The exercise. Lift out, unaltered, the lines of the material below between the line holding "Write the Blender Python" and the line holding "PARTS = start_scene()", counting both.

(Saved entries)

┄┄┄┄┄┄┄┄┄┄┄┄┄┄┄┄┄┄┄┄

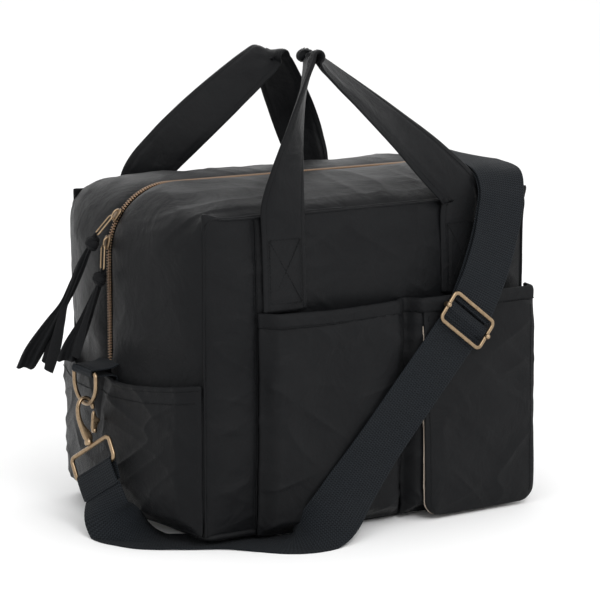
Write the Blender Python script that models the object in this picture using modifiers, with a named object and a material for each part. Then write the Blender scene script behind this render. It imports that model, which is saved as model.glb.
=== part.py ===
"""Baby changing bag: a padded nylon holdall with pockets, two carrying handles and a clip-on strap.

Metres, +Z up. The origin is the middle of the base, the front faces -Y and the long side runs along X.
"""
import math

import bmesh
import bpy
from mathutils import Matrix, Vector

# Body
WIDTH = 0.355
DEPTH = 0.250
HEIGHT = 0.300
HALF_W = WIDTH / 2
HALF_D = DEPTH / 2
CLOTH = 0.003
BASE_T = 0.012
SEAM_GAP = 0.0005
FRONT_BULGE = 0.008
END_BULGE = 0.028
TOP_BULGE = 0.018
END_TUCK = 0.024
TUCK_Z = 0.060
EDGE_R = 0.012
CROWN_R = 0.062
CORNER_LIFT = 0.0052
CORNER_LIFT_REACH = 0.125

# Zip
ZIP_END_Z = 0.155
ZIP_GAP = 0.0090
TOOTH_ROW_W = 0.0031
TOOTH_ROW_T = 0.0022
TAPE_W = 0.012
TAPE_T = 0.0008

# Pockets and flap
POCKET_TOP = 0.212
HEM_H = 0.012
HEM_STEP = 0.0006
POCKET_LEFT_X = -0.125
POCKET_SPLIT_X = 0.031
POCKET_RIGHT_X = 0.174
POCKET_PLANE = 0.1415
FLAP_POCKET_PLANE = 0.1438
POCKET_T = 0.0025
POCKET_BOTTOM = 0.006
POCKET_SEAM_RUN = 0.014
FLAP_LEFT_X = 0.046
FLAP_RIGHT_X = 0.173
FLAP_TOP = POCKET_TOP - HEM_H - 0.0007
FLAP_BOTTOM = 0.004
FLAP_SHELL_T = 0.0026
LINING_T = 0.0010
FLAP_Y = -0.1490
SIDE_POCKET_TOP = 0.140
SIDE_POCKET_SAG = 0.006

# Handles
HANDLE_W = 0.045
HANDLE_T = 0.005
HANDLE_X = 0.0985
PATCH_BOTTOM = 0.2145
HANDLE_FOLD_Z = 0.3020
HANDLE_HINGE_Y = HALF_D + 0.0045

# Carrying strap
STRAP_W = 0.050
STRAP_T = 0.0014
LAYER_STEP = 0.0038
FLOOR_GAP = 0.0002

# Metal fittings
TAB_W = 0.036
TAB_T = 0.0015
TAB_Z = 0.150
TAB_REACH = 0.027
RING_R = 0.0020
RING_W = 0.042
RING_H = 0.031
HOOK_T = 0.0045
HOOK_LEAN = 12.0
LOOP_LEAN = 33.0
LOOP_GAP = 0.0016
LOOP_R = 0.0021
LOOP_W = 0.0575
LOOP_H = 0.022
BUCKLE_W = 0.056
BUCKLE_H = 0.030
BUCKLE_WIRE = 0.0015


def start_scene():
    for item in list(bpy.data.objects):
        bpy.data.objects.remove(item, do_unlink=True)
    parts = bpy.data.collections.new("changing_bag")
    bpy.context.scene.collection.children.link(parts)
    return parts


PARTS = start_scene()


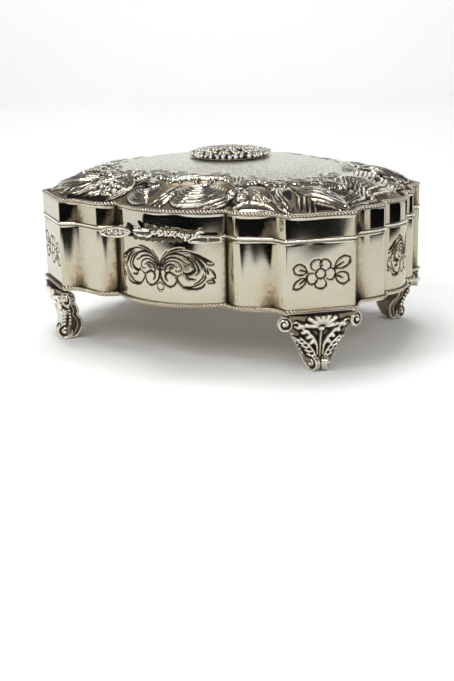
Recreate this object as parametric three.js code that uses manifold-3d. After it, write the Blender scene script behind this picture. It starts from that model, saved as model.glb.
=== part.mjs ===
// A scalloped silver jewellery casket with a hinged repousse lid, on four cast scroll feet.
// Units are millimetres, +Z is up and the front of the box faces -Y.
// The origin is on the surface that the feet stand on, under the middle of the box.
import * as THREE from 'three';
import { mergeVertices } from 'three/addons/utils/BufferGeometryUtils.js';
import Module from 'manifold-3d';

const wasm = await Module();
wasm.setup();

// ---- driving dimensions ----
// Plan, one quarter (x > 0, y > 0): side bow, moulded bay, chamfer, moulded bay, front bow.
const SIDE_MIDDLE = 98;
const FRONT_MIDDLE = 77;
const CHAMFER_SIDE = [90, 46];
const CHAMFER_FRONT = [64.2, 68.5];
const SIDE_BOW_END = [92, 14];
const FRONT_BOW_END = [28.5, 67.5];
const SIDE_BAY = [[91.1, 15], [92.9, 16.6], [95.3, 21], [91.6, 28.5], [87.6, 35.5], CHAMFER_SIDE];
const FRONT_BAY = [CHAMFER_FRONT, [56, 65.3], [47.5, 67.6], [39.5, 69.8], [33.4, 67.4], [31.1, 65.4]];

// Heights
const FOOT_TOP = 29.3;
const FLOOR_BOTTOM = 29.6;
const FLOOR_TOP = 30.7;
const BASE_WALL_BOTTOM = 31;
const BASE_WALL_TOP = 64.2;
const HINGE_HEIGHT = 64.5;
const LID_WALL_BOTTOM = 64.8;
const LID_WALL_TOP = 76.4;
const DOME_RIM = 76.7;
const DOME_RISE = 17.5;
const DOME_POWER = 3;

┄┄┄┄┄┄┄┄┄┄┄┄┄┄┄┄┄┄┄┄

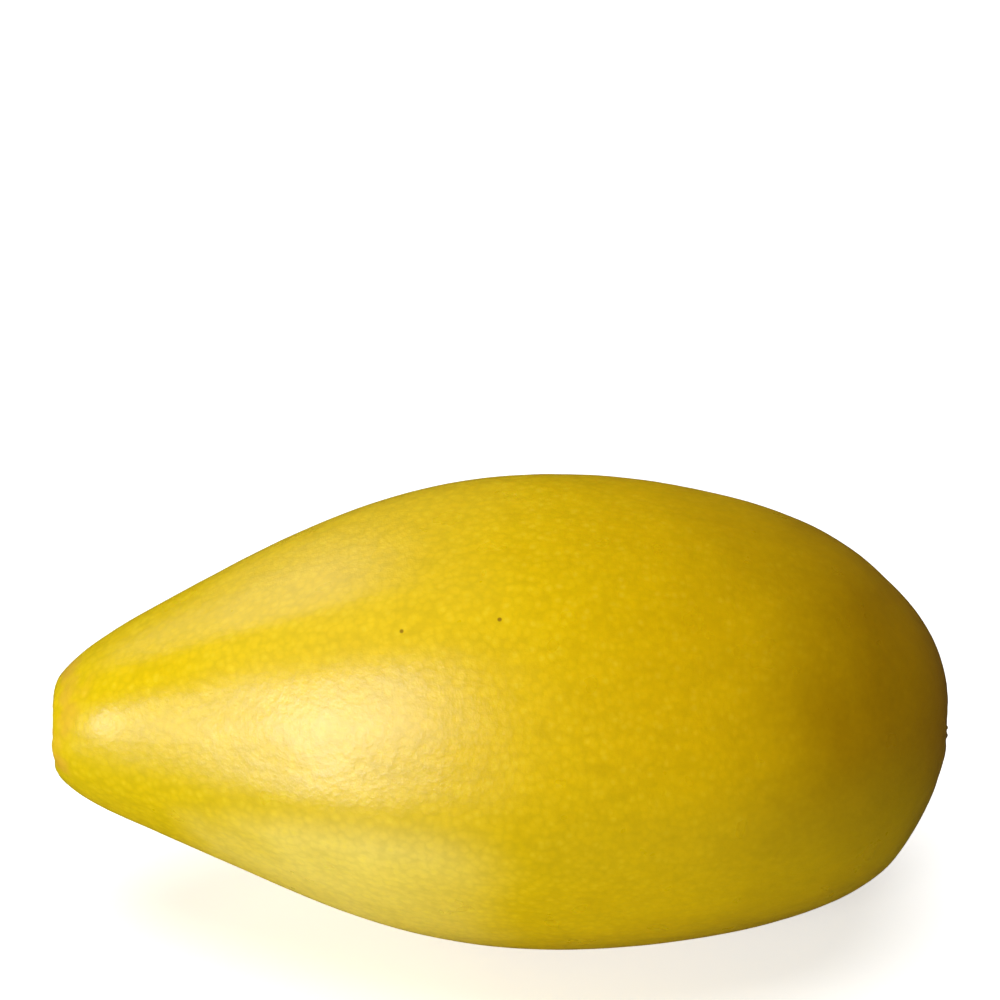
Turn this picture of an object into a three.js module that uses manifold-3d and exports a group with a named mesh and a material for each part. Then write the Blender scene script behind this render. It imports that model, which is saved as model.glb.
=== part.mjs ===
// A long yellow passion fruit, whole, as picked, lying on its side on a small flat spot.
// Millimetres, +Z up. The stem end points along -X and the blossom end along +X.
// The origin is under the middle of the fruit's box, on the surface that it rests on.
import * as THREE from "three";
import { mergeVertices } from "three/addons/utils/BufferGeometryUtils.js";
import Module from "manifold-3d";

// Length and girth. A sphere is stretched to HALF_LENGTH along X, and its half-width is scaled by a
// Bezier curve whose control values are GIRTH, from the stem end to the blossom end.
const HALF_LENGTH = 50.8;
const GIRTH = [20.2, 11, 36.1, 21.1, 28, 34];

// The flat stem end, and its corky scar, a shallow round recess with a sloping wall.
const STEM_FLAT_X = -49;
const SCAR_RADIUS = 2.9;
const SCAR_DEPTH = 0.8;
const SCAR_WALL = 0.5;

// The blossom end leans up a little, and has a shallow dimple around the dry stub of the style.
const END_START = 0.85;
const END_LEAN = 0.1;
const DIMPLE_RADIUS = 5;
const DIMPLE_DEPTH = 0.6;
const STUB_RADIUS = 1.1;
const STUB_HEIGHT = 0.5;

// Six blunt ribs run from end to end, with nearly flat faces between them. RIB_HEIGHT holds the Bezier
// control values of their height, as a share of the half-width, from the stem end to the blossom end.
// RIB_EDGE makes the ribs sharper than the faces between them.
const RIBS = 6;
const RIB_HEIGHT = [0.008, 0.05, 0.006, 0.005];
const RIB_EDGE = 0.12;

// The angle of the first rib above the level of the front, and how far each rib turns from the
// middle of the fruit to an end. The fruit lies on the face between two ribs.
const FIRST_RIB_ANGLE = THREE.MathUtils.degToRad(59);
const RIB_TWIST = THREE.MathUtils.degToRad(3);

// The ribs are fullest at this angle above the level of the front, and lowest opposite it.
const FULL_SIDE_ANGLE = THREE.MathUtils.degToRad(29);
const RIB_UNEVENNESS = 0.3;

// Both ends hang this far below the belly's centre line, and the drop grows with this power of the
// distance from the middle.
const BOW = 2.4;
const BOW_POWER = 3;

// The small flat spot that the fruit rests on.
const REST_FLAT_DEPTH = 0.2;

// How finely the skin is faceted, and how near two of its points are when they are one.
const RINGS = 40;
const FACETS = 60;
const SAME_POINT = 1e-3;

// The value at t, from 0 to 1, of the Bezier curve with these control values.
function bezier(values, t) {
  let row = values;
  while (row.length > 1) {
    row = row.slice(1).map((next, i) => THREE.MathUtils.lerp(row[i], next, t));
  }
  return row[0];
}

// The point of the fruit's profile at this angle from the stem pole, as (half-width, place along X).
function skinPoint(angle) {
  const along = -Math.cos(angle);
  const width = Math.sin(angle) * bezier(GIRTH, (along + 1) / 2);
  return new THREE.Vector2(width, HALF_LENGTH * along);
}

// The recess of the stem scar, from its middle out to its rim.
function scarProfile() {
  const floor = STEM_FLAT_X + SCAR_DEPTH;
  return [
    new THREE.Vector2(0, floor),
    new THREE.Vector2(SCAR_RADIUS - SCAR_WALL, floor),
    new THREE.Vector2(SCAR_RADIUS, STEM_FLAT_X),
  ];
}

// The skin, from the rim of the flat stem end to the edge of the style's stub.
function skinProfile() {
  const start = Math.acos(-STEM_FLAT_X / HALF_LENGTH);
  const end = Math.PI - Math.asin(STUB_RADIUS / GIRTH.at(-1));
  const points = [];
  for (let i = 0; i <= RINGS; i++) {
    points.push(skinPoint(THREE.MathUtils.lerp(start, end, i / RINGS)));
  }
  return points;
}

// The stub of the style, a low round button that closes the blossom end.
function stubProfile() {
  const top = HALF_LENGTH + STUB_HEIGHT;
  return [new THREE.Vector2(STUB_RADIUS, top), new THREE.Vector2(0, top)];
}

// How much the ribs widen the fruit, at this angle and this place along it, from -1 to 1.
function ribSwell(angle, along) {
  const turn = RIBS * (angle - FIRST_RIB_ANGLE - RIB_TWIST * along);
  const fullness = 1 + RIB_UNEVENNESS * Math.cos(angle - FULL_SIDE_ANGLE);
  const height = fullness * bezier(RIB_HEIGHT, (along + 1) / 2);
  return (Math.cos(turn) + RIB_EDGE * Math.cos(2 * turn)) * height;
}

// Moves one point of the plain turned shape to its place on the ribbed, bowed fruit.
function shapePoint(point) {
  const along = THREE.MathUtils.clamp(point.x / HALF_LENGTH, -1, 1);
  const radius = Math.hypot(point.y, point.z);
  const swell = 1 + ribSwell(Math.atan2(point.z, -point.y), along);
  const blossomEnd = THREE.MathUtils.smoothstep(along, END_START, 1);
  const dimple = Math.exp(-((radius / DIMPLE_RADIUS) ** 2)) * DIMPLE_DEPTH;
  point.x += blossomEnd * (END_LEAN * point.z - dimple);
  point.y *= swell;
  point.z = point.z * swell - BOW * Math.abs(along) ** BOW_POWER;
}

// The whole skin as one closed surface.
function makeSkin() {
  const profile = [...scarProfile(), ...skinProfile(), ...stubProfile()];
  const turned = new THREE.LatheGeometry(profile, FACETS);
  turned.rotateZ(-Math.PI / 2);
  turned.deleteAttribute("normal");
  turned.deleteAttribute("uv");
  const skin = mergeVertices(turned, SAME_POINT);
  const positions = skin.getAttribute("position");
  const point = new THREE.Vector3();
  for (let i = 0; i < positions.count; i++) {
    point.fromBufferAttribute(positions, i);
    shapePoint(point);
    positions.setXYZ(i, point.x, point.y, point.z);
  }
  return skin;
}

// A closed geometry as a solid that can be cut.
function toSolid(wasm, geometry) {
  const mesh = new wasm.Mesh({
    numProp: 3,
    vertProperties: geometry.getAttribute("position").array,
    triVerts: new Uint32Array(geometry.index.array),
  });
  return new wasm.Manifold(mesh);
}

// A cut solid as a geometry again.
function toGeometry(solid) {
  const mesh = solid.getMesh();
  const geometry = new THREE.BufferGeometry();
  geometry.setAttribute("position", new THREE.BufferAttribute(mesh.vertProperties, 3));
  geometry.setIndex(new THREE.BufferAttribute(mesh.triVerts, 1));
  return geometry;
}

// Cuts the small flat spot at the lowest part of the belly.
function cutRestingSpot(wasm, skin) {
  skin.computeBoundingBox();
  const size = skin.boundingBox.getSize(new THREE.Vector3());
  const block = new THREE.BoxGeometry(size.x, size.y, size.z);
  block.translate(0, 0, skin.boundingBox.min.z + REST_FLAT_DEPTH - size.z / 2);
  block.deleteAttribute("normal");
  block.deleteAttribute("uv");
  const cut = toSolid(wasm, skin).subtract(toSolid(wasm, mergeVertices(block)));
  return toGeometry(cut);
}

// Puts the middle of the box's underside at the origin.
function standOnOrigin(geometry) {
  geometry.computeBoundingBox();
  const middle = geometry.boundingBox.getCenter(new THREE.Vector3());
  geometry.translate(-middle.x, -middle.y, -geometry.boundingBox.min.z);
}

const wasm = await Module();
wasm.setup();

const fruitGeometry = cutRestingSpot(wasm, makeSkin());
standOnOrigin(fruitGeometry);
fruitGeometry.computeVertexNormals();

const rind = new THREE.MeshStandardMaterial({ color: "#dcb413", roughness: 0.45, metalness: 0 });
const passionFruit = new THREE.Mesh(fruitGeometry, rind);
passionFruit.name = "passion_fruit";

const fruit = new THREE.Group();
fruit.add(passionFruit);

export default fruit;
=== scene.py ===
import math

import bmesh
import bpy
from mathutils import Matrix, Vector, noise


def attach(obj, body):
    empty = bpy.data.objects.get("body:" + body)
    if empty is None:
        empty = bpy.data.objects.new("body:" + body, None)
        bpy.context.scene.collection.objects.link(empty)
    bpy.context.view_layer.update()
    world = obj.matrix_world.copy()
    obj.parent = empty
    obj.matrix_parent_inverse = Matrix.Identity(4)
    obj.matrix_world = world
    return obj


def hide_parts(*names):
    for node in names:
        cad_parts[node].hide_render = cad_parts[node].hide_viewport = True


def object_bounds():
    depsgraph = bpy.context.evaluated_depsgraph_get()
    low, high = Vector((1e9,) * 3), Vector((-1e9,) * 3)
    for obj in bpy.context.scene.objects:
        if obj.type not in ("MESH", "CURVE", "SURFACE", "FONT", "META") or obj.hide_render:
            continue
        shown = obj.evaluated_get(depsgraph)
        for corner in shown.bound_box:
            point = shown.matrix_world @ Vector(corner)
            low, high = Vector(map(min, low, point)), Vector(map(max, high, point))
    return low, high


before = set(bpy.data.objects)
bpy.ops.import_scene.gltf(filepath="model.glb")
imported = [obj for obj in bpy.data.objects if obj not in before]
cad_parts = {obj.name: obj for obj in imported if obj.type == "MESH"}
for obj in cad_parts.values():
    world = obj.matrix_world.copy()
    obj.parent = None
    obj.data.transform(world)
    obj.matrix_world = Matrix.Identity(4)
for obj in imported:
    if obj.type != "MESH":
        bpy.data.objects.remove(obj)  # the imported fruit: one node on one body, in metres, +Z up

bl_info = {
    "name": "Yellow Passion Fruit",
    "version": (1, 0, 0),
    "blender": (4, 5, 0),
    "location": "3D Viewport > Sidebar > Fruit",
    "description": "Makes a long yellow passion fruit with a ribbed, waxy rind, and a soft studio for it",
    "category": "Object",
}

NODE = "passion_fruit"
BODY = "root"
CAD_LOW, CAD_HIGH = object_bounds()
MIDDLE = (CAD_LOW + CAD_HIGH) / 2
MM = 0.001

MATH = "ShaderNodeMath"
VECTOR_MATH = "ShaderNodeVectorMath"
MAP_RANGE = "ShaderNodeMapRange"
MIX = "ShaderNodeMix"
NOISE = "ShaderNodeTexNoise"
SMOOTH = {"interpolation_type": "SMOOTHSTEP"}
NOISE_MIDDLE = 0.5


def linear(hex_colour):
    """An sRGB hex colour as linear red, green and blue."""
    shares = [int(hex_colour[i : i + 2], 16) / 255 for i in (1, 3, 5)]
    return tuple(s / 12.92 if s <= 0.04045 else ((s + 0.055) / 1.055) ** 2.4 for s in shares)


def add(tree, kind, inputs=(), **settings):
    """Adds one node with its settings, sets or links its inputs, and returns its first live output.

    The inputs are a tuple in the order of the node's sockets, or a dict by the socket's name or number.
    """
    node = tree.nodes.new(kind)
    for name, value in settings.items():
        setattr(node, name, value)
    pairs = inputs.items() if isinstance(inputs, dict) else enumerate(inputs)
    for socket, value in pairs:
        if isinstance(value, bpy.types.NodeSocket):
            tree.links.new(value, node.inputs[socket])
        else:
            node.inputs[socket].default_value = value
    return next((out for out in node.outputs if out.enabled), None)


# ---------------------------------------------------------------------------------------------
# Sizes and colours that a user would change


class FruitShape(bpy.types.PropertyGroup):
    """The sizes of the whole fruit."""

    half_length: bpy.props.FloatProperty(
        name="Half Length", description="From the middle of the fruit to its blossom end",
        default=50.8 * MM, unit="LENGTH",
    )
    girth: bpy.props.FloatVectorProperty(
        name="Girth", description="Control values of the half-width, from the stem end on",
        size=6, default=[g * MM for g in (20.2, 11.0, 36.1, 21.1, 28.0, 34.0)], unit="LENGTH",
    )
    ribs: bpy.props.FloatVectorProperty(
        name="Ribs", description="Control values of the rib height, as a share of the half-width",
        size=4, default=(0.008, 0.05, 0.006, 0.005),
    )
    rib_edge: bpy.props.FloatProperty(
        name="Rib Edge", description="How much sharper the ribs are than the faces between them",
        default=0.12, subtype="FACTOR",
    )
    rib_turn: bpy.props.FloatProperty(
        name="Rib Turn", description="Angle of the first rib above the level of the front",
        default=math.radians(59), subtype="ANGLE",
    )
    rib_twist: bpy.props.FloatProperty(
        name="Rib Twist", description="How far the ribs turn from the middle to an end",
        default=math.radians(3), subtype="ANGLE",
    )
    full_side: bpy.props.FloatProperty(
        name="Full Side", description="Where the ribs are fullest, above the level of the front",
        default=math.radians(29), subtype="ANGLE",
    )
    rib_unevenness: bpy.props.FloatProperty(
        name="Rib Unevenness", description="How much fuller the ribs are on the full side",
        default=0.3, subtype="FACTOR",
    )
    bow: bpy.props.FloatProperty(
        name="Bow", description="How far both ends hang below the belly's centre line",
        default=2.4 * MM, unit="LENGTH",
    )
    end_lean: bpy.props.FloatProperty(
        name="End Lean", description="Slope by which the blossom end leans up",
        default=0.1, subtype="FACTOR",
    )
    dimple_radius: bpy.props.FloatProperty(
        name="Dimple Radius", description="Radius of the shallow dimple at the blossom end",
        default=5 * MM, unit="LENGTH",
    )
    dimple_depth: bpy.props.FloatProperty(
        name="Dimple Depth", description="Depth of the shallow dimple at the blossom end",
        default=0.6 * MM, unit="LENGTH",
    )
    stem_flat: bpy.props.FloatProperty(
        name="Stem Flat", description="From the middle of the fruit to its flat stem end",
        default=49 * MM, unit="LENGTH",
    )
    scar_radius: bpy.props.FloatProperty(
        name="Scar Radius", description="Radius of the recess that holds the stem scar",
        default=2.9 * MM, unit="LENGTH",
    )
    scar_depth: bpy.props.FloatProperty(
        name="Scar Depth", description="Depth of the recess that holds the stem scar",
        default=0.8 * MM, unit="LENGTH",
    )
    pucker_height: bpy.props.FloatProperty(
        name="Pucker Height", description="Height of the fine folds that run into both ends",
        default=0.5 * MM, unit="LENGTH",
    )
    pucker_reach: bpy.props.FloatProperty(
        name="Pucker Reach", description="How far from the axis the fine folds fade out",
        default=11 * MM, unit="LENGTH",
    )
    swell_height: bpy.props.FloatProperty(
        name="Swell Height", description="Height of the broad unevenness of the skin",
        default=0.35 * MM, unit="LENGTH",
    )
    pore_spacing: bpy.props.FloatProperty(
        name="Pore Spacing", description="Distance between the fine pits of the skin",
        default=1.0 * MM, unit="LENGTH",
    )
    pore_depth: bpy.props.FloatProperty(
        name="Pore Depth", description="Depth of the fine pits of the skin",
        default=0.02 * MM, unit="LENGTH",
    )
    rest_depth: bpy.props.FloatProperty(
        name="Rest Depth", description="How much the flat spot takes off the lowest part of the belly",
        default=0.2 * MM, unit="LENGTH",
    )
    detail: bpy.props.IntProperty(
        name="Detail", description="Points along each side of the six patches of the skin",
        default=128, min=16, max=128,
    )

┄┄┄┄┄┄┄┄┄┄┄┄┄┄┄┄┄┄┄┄

Final result.
Write the Blender Python script that models the object in this picture using modifiers, with a named object and a material for each part. Then write the Blender scene script behind this render. It imports that model, which is saved as model.glb.
=== part.py ===
"""Baby changing bag: a padded nylon holdall with pockets, two carrying handles and a clip-on strap.

Metres, +Z up. The origin is the middle of the base, the front faces -Y and the long side runs along X.
"""
import math

import bmesh
import bpy
from mathutils import Matrix, Vector

# Body
WIDTH = 0.355
DEPTH = 0.250
HEIGHT = 0.300
HALF_W = WIDTH / 2
HALF_D = DEPTH / 2
CLOTH = 0.003
BASE_T = 0.012
SEAM_GAP = 0.0005
FRONT_BULGE = 0.008
END_BULGE = 0.028
TOP_BULGE = 0.018
END_TUCK = 0.024
TUCK_Z = 0.060
EDGE_R = 0.012
CROWN_R = 0.062
CORNER_LIFT = 0.0052
CORNER_LIFT_REACH = 0.125

# Zip
ZIP_END_Z = 0.155
ZIP_GAP = 0.0090
TOOTH_ROW_W = 0.0031
TOOTH_ROW_T = 0.0022
TAPE_W = 0.012
TAPE_T = 0.0008

# Pockets and flap
POCKET_TOP = 0.212
HEM_H = 0.012
HEM_STEP = 0.0006
POCKET_LEFT_X = -0.125
POCKET_SPLIT_X = 0.031
POCKET_RIGHT_X = 0.174
POCKET_PLANE = 0.1415
FLAP_POCKET_PLANE = 0.1438
POCKET_T = 0.0025
POCKET_BOTTOM = 0.006
POCKET_SEAM_RUN = 0.014
FLAP_LEFT_X = 0.046
FLAP_RIGHT_X = 0.173
FLAP_TOP = POCKET_TOP - HEM_H - 0.0007
FLAP_BOTTOM = 0.004
FLAP_SHELL_T = 0.0026
LINING_T = 0.0010
FLAP_Y = -0.1490
SIDE_POCKET_TOP = 0.140
SIDE_POCKET_SAG = 0.006

# Handles
HANDLE_W = 0.045
HANDLE_T = 0.005
HANDLE_X = 0.0985
PATCH_BOTTOM = 0.2145
HANDLE_FOLD_Z = 0.3020
HANDLE_HINGE_Y = HALF_D + 0.0045

# Carrying strap
STRAP_W = 0.050
STRAP_T = 0.0014
LAYER_STEP = 0.0038
FLOOR_GAP = 0.0002

# Metal fittings
TAB_W = 0.036
TAB_T = 0.0015
TAB_Z = 0.150
TAB_REACH = 0.027
RING_R = 0.0020
RING_W = 0.042
RING_H = 0.031
HOOK_T = 0.0045
HOOK_LEAN = 12.0
LOOP_LEAN = 33.0
LOOP_GAP = 0.0016
LOOP_R = 0.0021
LOOP_W = 0.0575
LOOP_H = 0.022
BUCKLE_W = 0.056
BUCKLE_H = 0.030
BUCKLE_WIRE = 0.0015


def start_scene():
    for item in list(bpy.data.objects):
        bpy.data.objects.remove(item, do_unlink=True)
    parts = bpy.data.collections.new("changing_bag")
    bpy.context.scene.collection.children.link(parts)
    return parts


PARTS = start_scene()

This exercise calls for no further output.